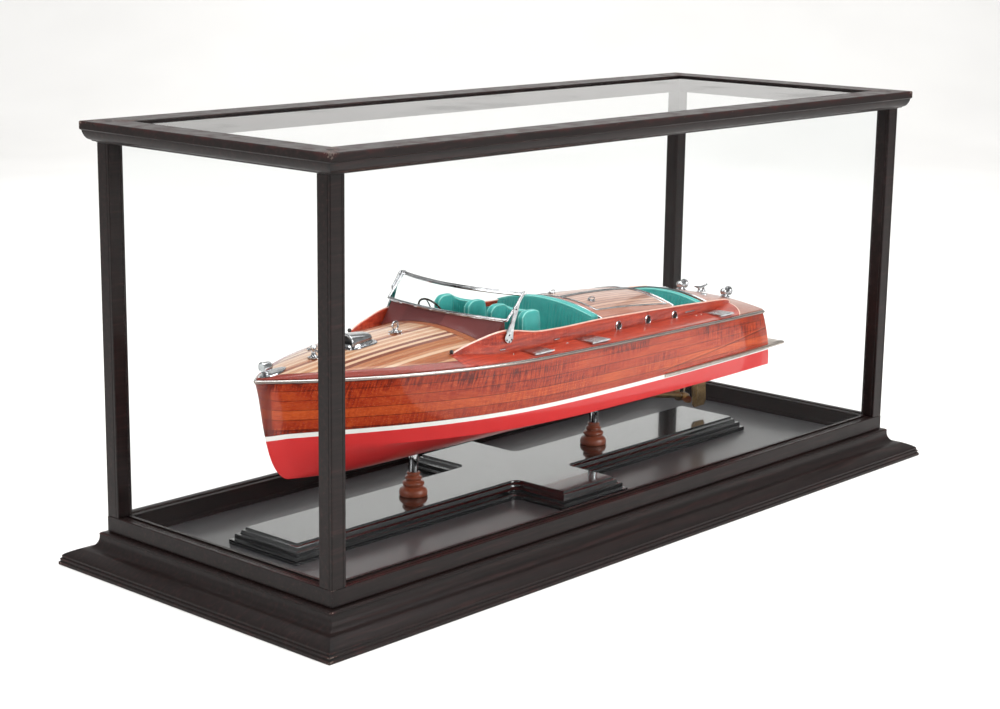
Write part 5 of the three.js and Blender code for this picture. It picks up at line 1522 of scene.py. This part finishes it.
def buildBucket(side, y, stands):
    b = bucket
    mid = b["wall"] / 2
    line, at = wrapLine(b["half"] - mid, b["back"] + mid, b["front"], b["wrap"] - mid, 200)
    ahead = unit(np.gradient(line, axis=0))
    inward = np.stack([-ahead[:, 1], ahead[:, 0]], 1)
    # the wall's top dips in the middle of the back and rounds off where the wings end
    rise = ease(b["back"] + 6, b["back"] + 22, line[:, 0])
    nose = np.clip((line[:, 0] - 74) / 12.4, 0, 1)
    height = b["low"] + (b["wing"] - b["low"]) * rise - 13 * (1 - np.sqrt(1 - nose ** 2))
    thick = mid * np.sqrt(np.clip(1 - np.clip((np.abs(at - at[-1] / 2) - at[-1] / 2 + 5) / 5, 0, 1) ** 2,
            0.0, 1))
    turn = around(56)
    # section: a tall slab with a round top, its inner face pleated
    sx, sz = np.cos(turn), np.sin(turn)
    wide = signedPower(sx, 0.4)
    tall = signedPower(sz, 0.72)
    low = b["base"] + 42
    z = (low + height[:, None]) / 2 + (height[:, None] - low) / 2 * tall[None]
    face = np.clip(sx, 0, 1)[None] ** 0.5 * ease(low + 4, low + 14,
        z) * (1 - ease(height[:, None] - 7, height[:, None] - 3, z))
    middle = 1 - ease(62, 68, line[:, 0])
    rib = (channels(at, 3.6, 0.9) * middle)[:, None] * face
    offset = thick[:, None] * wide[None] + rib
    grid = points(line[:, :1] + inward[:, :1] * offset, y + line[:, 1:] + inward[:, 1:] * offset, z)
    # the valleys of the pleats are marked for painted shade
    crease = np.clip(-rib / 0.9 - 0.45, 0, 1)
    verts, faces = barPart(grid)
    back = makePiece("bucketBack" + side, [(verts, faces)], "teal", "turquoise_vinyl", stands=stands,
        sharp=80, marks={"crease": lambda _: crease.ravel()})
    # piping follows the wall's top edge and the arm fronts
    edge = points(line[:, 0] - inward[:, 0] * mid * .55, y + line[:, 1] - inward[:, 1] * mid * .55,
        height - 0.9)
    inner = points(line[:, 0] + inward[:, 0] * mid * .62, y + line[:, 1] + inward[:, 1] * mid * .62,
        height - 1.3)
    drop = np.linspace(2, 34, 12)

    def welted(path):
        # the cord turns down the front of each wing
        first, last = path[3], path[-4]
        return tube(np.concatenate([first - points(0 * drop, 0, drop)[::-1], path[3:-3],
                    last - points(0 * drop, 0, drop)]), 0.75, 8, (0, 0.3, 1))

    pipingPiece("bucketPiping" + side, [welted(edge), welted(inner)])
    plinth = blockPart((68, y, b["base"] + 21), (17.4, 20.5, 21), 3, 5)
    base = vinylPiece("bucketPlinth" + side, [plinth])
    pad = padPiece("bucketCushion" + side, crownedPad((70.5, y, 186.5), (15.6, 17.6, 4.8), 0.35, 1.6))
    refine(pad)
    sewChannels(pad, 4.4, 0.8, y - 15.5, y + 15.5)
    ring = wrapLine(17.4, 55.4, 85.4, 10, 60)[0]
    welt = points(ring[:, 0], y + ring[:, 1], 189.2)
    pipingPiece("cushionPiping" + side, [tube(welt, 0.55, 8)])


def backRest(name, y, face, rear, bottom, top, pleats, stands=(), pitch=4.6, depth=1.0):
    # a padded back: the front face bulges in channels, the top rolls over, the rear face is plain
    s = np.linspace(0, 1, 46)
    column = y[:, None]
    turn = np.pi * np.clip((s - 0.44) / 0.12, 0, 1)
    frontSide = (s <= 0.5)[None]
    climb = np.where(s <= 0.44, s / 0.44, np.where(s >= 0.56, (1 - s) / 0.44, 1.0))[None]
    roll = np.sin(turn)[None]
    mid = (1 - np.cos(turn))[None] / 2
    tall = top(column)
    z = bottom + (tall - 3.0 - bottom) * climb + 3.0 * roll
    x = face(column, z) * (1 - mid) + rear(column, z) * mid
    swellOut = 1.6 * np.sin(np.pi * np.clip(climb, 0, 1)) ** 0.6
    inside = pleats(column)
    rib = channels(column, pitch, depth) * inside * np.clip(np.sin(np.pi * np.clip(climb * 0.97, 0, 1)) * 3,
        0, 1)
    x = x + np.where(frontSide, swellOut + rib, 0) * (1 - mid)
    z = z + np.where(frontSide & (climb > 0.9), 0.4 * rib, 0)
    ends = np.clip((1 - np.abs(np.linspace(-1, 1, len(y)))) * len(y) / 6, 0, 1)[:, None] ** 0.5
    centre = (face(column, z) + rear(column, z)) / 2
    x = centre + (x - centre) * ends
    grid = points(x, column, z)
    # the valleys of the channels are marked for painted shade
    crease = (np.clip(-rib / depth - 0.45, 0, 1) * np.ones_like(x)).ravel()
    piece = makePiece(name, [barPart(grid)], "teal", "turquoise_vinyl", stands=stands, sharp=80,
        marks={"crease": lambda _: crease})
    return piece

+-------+

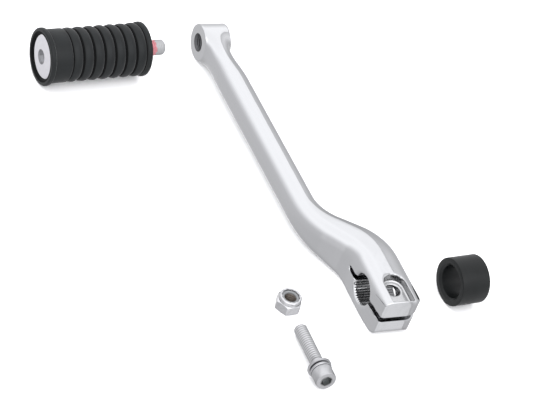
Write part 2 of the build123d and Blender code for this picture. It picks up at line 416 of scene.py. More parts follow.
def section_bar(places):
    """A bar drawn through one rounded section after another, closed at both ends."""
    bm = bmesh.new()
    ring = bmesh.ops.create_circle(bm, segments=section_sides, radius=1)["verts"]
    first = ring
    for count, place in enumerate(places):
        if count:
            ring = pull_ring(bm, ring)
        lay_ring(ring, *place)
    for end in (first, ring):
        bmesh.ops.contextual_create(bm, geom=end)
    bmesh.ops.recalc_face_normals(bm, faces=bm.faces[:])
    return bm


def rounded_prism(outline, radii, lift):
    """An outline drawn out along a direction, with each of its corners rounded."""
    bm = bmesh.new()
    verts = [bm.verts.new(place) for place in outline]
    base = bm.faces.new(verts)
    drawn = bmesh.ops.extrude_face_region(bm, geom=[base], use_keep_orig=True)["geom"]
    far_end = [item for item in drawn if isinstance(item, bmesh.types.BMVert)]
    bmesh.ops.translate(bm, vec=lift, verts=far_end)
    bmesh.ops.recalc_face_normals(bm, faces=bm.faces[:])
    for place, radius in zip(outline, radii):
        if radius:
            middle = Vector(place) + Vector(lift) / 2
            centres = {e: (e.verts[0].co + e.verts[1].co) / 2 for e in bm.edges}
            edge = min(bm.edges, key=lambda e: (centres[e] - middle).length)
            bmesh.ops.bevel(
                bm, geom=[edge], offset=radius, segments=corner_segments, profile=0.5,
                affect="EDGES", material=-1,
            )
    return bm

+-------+

*TASK BRIEF*:
Pull out every line in the data above that has the word "picks".

*REPLY*:
Write part 5 of the three.js and Blender code for this picture. It picks up at line 1522 of scene.py. This part finishes it.
Write part 2 of the build123d and Blender code for this picture. It picks up at line 416 of scene.py. More parts follow.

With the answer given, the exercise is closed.